═════ Data for the task
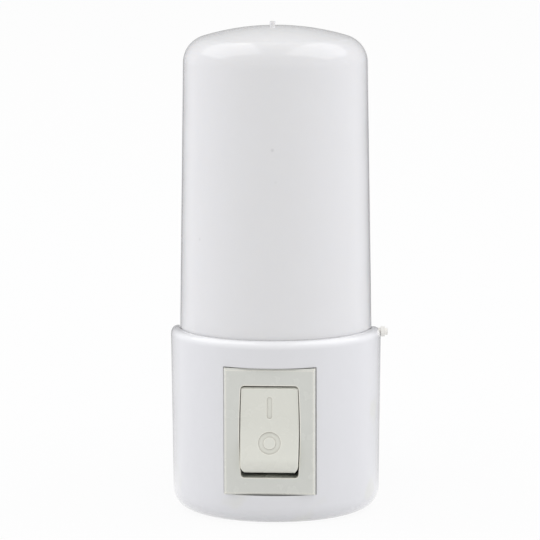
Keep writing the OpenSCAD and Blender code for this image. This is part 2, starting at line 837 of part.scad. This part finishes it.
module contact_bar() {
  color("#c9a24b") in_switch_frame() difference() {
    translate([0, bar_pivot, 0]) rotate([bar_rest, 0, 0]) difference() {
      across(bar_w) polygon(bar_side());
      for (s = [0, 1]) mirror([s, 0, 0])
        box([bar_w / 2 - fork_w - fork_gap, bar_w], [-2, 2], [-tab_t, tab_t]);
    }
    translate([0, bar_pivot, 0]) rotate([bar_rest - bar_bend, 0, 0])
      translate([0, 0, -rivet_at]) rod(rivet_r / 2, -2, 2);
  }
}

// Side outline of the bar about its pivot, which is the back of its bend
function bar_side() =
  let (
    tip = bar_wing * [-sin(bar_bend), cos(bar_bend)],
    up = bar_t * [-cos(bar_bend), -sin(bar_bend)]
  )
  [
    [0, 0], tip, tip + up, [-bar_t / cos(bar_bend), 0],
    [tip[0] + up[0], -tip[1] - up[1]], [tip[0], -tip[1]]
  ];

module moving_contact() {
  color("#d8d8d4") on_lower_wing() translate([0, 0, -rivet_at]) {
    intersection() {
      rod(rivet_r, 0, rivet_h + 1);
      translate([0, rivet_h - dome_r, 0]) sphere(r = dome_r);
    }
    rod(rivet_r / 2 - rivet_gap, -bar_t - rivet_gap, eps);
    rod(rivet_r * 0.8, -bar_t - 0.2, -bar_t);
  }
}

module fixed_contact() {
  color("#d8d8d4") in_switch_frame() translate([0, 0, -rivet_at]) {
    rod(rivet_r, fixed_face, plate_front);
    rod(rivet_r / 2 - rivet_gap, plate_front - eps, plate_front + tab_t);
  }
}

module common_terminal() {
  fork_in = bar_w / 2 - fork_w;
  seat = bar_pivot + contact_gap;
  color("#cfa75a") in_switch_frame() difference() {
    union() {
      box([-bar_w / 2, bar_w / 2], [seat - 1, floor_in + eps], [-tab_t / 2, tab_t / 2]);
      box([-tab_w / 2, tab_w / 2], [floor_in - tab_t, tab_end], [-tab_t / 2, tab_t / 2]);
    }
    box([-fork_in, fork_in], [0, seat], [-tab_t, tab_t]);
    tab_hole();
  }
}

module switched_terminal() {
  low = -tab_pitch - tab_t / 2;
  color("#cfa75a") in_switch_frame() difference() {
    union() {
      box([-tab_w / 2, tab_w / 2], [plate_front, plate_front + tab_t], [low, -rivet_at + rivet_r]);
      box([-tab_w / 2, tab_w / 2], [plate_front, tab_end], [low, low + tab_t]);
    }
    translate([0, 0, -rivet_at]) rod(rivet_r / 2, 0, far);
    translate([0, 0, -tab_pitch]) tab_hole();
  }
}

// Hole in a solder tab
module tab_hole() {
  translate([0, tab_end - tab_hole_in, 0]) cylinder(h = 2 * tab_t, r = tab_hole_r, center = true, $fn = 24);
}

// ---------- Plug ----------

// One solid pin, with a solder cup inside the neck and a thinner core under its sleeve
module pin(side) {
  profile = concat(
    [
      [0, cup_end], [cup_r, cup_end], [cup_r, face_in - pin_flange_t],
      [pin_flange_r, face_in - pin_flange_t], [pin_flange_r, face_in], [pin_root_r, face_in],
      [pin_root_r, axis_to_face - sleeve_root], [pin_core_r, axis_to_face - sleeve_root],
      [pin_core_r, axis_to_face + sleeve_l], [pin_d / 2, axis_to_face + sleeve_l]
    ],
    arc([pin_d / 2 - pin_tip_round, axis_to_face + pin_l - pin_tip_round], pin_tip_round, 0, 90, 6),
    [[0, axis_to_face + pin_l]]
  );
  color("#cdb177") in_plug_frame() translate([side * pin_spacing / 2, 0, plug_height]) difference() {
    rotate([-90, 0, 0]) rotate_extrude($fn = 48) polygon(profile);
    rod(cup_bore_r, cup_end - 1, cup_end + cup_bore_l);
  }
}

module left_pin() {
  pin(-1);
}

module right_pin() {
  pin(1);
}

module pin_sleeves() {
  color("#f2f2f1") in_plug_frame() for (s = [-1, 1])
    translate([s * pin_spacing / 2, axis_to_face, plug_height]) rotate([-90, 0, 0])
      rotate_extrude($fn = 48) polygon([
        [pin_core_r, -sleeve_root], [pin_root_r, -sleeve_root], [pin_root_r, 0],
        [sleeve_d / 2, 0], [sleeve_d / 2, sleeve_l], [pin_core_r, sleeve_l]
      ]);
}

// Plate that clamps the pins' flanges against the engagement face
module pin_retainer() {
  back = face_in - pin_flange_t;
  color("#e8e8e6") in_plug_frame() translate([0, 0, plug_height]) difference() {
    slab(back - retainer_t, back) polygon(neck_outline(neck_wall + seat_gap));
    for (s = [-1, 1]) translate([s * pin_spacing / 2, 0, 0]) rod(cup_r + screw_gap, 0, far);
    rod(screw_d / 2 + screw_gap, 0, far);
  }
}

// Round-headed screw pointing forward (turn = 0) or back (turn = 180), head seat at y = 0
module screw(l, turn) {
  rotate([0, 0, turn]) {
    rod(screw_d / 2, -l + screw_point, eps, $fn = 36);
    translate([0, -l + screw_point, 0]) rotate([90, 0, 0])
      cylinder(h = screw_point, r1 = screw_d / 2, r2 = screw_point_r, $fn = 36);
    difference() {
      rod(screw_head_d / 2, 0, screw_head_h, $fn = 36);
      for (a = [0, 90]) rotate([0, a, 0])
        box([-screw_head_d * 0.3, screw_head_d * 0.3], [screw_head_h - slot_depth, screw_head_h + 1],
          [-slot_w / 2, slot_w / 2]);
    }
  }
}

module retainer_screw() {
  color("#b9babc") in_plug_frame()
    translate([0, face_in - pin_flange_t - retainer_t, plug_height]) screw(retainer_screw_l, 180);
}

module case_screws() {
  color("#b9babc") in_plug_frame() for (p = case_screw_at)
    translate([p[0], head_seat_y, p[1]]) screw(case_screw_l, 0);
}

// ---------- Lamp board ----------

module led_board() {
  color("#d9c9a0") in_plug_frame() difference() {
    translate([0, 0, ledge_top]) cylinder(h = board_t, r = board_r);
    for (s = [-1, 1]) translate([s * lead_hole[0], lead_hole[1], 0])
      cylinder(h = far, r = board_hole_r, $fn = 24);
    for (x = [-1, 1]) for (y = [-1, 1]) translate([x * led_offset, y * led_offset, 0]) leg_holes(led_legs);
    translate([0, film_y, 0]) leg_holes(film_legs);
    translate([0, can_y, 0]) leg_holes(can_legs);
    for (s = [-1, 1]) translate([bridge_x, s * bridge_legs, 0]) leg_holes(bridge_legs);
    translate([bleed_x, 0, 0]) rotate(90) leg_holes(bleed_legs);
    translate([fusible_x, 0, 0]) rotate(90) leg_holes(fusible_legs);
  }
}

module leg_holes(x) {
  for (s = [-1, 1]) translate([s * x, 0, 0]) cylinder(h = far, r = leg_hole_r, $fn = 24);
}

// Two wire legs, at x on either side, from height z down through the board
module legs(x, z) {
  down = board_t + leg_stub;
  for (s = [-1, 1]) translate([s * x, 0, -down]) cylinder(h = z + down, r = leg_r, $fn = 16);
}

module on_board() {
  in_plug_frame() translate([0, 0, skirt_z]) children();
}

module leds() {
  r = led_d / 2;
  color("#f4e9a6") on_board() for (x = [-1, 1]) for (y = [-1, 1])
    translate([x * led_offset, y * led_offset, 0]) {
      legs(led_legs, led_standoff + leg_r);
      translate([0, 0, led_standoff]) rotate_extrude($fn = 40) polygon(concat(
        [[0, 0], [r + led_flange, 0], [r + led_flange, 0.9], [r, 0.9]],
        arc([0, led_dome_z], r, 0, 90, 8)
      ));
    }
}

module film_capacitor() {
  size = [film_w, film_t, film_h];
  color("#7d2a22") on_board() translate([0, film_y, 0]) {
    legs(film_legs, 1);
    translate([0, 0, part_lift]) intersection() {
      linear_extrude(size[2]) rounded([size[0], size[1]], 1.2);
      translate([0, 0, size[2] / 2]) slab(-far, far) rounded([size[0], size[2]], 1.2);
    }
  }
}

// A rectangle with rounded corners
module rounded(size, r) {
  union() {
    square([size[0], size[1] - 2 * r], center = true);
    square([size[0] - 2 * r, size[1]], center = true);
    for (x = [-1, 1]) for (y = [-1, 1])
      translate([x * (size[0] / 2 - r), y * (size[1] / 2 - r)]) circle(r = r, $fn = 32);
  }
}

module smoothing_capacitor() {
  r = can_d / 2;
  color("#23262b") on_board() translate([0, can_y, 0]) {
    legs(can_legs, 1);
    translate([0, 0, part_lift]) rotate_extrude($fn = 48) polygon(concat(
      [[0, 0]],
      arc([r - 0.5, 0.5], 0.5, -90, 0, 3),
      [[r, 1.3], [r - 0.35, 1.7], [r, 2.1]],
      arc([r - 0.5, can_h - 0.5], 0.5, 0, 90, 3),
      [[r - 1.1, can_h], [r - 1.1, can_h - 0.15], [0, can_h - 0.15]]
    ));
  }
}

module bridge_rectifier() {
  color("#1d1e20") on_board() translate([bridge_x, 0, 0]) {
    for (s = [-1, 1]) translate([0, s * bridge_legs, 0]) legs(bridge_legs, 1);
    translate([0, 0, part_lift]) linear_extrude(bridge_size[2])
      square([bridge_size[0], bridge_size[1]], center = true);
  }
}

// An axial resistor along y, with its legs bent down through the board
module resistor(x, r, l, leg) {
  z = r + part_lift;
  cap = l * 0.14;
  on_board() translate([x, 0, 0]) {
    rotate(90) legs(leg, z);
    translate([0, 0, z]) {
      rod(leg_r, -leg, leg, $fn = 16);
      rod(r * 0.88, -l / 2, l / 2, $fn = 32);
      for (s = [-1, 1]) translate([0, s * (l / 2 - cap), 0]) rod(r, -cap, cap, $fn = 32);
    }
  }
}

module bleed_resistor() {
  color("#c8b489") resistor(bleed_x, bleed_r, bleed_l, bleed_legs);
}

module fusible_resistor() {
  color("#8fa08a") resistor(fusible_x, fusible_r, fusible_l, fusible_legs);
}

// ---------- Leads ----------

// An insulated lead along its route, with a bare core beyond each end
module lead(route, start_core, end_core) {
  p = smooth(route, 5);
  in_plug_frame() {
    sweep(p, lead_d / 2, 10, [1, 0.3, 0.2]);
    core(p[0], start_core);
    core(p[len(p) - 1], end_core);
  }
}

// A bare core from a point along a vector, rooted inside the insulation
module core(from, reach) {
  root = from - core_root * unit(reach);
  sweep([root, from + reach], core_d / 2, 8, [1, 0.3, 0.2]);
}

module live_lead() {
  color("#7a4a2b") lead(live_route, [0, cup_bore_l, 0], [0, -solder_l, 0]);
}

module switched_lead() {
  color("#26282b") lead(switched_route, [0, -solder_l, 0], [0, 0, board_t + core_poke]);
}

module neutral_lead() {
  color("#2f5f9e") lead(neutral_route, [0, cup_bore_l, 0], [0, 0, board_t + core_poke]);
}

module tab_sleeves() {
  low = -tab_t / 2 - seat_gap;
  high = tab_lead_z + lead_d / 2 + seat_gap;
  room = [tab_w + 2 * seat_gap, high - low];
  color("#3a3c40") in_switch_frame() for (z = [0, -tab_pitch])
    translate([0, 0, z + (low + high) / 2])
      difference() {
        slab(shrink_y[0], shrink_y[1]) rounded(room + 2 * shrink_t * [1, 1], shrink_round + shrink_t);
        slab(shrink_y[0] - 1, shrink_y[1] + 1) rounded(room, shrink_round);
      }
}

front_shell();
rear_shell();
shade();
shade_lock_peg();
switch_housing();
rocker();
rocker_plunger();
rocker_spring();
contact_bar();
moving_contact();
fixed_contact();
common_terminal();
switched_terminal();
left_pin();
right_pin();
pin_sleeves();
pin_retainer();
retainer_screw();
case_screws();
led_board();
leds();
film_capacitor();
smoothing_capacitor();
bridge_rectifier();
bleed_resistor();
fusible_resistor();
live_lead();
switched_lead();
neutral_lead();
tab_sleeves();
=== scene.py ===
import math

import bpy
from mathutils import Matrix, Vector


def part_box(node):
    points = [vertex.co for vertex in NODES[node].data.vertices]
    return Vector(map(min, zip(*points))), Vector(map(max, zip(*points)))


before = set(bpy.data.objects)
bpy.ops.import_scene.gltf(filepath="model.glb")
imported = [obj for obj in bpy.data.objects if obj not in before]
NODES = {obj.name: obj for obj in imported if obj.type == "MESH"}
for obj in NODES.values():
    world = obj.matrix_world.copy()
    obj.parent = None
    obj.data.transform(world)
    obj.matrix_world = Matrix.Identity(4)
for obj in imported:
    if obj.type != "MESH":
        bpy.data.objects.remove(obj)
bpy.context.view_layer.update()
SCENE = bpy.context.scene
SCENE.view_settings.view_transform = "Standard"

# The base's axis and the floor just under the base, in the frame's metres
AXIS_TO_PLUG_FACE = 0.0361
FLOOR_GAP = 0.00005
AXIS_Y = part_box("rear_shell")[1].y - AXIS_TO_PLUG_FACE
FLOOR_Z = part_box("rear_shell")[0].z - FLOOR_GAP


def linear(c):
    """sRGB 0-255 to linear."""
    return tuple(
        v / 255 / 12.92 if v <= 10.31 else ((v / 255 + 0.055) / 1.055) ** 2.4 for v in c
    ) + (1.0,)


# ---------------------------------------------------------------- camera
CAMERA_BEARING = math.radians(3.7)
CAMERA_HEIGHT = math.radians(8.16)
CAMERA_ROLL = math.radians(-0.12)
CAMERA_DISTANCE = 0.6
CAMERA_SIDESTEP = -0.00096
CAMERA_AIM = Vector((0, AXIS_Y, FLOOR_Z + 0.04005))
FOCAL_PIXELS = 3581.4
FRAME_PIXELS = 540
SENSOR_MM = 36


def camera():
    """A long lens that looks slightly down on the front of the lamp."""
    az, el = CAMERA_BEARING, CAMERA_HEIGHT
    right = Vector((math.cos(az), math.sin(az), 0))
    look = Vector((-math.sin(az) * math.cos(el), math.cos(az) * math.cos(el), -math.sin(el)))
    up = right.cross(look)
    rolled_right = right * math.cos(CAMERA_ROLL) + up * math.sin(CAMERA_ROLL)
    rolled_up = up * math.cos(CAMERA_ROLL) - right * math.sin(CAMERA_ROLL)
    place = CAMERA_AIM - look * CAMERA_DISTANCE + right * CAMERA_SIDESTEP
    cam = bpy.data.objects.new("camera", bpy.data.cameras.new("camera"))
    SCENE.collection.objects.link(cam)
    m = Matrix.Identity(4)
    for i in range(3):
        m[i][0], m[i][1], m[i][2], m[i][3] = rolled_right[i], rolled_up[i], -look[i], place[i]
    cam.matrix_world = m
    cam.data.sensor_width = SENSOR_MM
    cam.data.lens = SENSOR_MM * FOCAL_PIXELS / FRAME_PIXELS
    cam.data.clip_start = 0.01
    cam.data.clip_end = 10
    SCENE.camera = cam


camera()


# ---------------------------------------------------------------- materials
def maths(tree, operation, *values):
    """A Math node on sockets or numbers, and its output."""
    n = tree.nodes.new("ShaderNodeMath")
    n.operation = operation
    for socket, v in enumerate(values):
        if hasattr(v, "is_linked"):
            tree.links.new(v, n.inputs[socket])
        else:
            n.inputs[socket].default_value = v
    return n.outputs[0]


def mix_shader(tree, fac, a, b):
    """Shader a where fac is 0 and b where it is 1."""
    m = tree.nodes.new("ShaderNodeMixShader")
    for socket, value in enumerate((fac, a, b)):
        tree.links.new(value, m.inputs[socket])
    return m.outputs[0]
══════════
═════ Data for the task
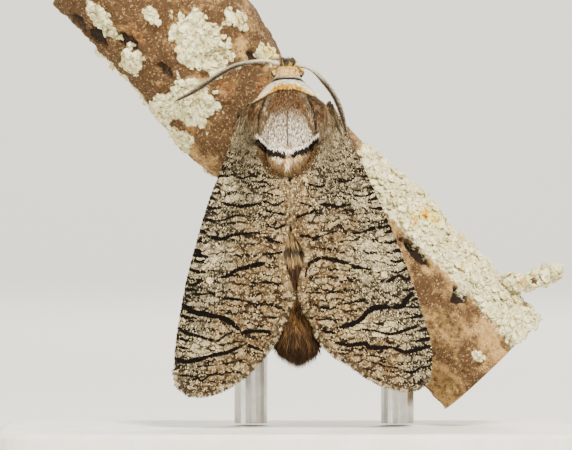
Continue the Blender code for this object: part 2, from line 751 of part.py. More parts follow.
══════════
═════ Data for the task
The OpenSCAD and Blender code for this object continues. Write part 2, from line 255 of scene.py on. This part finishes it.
══════════
◆ Given exercise
Set down exactly the lines from the line that contains "front_shell();" to the line that contains "bpy.data.objects.remove(obj)", both lines included, and nothing more.

◆ Correct answer
front_shell();
rear_shell();
shade();
shade_lock_peg();
switch_housing();
rocker();
rocker_plunger();
rocker_spring();
contact_bar();
moving_contact();
fixed_contact();
common_terminal();
switched_terminal();
left_pin();
right_pin();
pin_sleeves();
pin_retainer();
retainer_screw();
case_screws();
led_board();
leds();
film_capacitor();
smoothing_capacitor();
bridge_rectifier();
bleed_resistor();
fusible_resistor();
live_lead();
switched_lead();
neutral_lead();
tab_sleeves();
=== scene.py ===
import math

import bpy
from mathutils import Matrix, Vector


def part_box(node):
    points = [vertex.co for vertex in NODES[node].data.vertices]
    return Vector(map(min, zip(*points))), Vector(map(max, zip(*points)))


before = set(bpy.data.objects)
bpy.ops.import_scene.gltf(filepath="model.glb")
imported = [obj for obj in bpy.data.objects if obj not in before]
NODES = {obj.name: obj for obj in imported if obj.type == "MESH"}
for obj in NODES.values():
    world = obj.matrix_world.copy()
    obj.parent = None
    obj.data.transform(world)
    obj.matrix_world = Matrix.Identity(4)
for obj in imported:
    if obj.type != "MESH":
        bpy.data.objects.remove(obj)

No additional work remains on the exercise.